3D code data
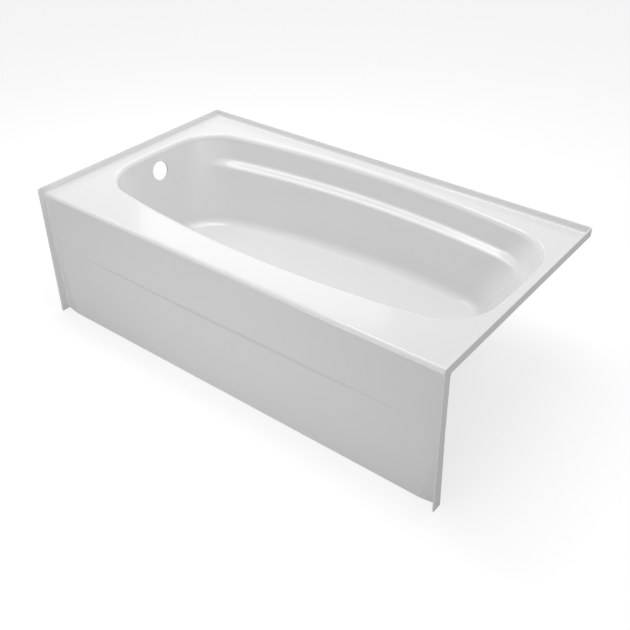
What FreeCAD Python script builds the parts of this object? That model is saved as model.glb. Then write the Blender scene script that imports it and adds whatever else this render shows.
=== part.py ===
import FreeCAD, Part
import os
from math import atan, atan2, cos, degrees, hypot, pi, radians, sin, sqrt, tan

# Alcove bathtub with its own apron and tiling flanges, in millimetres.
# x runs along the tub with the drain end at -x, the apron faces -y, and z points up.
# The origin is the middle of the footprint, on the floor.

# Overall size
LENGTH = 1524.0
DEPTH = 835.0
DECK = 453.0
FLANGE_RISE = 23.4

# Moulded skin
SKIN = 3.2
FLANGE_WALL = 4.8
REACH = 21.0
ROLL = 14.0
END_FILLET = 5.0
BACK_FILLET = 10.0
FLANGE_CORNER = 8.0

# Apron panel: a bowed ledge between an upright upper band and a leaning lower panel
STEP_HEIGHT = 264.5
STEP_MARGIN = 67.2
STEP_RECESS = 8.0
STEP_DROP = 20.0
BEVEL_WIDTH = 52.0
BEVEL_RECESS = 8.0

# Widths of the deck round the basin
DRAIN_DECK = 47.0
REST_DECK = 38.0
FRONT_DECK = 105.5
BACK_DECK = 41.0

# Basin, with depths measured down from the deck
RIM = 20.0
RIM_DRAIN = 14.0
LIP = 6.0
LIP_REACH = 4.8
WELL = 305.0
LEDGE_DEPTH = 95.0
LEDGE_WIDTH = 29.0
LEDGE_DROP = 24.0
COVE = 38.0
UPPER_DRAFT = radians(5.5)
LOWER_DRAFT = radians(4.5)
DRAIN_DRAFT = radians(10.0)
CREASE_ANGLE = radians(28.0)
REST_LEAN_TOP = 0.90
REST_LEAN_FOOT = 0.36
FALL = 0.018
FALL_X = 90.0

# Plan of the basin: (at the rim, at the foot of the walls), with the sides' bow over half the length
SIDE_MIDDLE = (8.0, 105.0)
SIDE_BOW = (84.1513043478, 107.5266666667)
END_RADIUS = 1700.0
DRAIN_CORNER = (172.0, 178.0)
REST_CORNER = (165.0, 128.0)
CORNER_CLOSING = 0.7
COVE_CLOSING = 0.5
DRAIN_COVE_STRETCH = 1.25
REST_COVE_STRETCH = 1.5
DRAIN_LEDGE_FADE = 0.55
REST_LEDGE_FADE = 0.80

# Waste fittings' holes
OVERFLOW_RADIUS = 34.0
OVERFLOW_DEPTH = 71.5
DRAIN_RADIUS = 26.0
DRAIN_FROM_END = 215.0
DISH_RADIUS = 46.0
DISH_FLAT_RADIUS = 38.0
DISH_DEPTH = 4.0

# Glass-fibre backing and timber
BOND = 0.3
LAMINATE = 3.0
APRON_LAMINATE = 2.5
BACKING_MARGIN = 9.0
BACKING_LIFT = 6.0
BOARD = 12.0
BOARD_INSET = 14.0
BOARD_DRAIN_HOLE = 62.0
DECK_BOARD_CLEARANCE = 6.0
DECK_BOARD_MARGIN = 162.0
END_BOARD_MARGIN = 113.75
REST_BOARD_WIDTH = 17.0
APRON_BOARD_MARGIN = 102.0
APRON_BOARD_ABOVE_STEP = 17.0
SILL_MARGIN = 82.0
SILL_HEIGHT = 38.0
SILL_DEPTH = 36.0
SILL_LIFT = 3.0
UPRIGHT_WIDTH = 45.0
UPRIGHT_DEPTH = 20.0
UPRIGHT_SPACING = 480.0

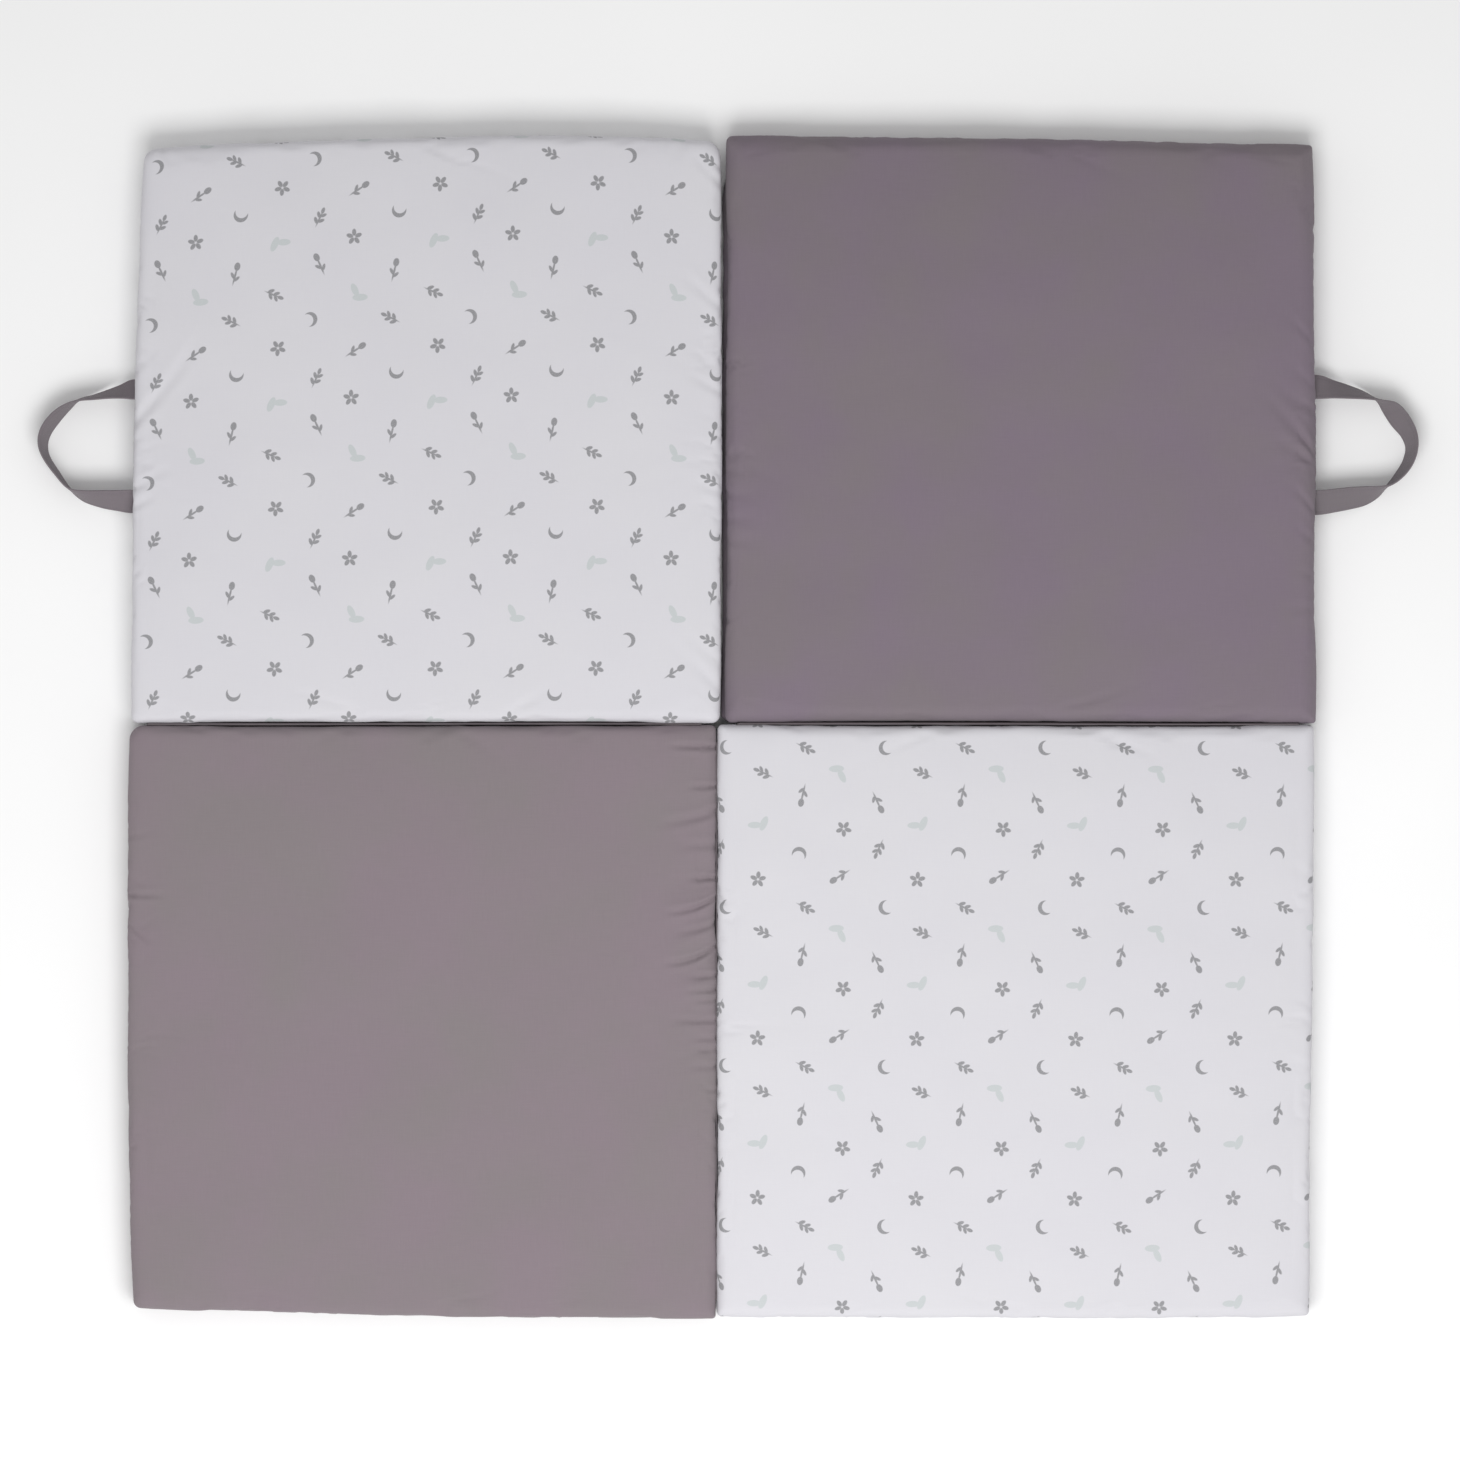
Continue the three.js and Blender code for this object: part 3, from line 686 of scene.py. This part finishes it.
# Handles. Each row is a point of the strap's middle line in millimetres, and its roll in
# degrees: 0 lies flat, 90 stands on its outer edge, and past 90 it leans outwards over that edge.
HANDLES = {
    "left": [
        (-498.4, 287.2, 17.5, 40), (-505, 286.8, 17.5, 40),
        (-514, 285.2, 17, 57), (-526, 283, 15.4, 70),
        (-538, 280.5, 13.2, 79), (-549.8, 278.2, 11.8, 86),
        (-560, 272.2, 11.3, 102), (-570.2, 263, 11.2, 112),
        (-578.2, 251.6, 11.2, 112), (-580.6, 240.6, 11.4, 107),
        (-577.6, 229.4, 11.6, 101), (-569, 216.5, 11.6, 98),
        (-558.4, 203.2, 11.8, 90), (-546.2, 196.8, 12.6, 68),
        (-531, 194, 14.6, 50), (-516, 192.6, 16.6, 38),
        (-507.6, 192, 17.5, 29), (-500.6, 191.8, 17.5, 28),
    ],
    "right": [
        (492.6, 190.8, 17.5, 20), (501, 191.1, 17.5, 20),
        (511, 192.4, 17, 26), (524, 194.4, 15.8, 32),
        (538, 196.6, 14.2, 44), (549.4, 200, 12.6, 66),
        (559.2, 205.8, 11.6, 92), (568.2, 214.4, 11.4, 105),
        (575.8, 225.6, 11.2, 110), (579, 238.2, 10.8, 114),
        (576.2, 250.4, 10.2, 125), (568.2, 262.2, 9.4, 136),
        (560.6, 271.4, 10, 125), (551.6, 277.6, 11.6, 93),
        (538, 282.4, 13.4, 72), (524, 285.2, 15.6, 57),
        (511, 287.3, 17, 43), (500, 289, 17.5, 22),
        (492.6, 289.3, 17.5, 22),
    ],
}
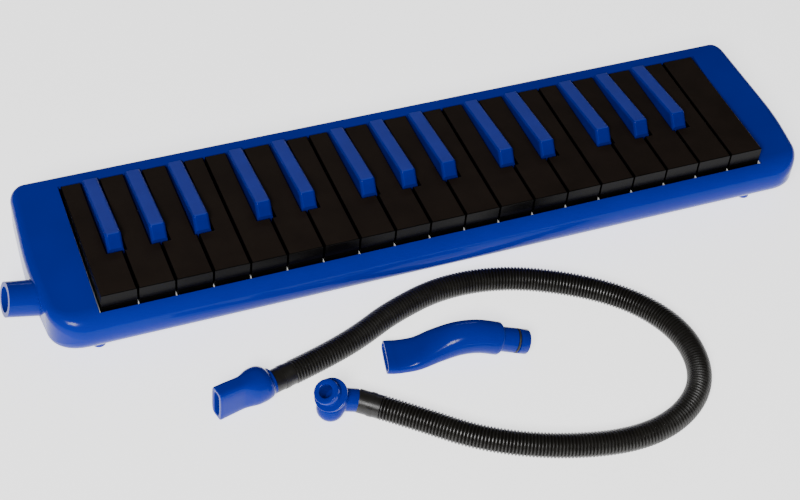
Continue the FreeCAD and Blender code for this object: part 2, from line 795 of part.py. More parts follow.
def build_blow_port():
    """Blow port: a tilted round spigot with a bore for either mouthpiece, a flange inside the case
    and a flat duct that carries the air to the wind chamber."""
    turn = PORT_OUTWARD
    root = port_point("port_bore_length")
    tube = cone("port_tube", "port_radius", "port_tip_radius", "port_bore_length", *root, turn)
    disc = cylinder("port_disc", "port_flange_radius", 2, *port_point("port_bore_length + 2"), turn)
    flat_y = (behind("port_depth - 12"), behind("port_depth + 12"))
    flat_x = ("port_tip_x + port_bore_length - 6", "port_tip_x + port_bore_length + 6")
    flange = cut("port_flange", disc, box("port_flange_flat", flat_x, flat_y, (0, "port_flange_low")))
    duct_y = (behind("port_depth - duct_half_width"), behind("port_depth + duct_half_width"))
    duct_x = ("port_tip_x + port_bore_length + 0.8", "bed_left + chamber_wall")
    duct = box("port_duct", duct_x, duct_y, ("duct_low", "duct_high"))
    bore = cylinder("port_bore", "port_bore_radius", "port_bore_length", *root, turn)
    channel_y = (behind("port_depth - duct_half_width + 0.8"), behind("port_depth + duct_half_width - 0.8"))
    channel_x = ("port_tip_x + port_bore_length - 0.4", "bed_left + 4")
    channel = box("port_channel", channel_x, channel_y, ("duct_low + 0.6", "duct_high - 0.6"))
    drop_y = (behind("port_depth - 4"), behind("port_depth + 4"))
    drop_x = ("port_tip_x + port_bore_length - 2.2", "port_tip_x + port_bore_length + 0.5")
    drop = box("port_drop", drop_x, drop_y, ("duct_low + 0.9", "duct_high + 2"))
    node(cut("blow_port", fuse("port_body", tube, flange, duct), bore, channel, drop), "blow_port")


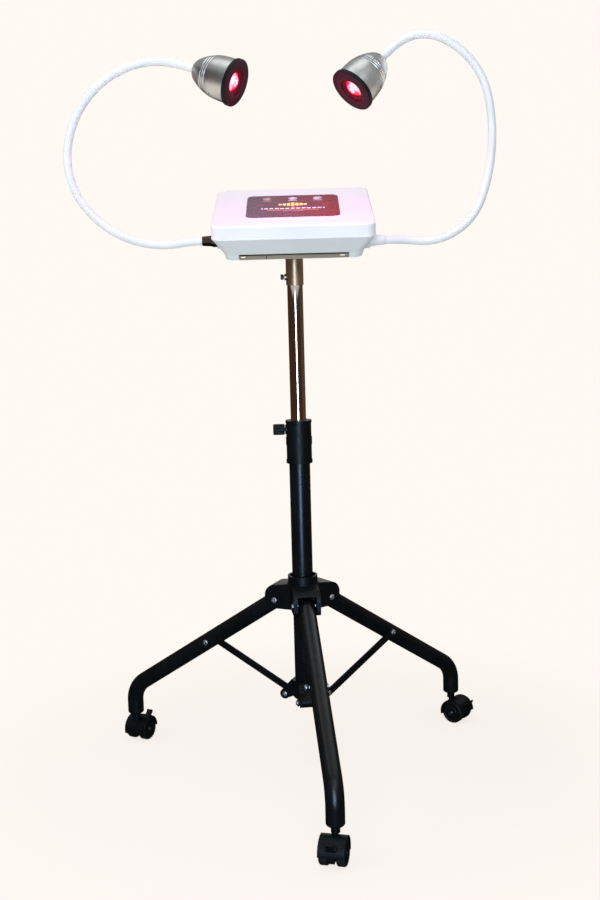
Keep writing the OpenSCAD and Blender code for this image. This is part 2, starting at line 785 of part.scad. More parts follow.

§ Task objective:
Up to and including the line with "FLANGE_CORNER = 8.0", repeat the entries exactly, beginning at their first line.

§ Task solution:
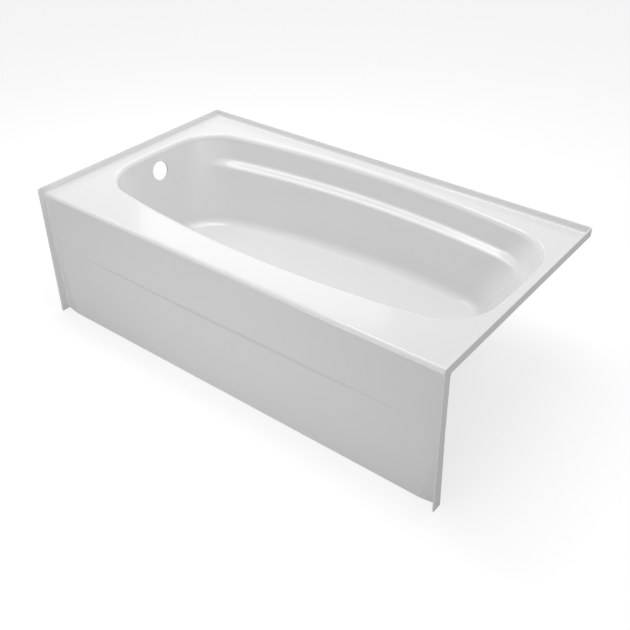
What FreeCAD Python script builds the parts of this object? That model is saved as model.glb. Then write the Blender scene script that imports it and adds whatever else this render shows.
=== part.py ===
import FreeCAD, Part
import os
from math import atan, atan2, cos, degrees, hypot, pi, radians, sin, sqrt, tan

# Alcove bathtub with its own apron and tiling flanges, in millimetres.
# x runs along the tub with the drain end at -x, the apron faces -y, and z points up.
# The origin is the middle of the footprint, on the floor.

# Overall size
LENGTH = 1524.0
DEPTH = 835.0
DECK = 453.0
FLANGE_RISE = 23.4

# Moulded skin
SKIN = 3.2
FLANGE_WALL = 4.8
REACH = 21.0
ROLL = 14.0
END_FILLET = 5.0
BACK_FILLET = 10.0
FLANGE_CORNER = 8.0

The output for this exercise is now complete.